How long does it take to sell a digital marketing agency?

A well-managed M&A process typically takes 6 to 12 months from initial preparation to closing. This includes 2 to 3 months preparing your agency and data room, 2 to 4 months marketing to buyers and negotiating LOIs, and 2 to 4 months in due diligence and legal documentation. Rushing the process often results in lower valuations.

Do I need to stay on after selling my agency?

Most buyers expect some transition period, especially if you have strong client relationships. Strategic buyers may require 6 to 12 months. Private equity typically requires 1 to 3 years with an employment agreement. Individual buyers often need the longest transitions (6 to 12 months minimum). Reducing owner dependency before selling gives you more negotiating power on transition length.

How do I reduce client concentration before selling?
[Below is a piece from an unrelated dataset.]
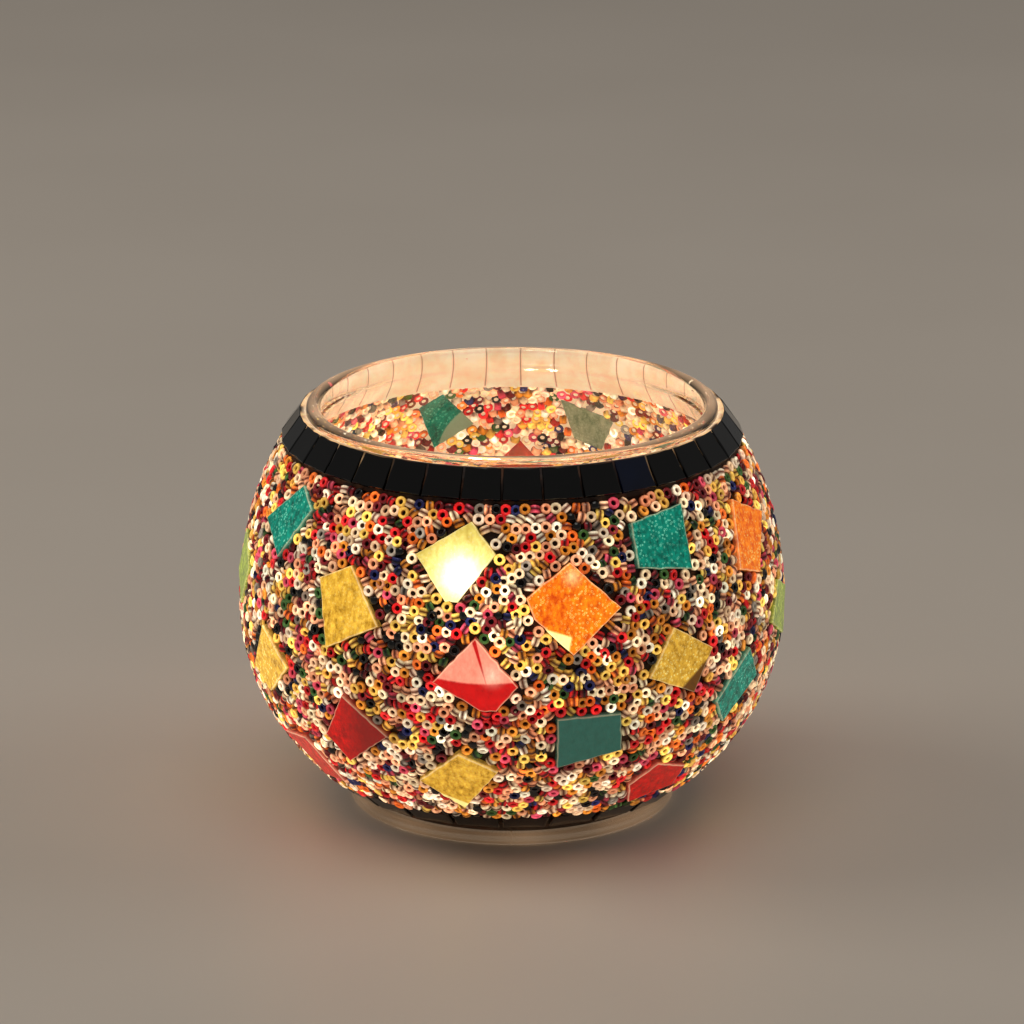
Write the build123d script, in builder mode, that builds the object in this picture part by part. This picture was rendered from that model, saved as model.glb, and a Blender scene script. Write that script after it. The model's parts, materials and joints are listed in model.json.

Start at least 12 months before selling. Focus on winning new clients in different industries or verticals, avoid taking on projects that increase concentration with existing large clients, and consider whether it makes sense to gracefully transition away from overly dominant clients. Buyers want to see no single client representing more than 10% of revenue.

Should I use an M&A advisor or sell on my own?

For agencies in the $2M to $20M revenue range, working with an experienced M&A advisor typically increases sale prices by 20% to 30% through competitive processes, better positioning, and professional negotiation. Advisors also save you significant time and help avoid costly mistakes. The commission is usually worth it for the increased valuation and smoother process.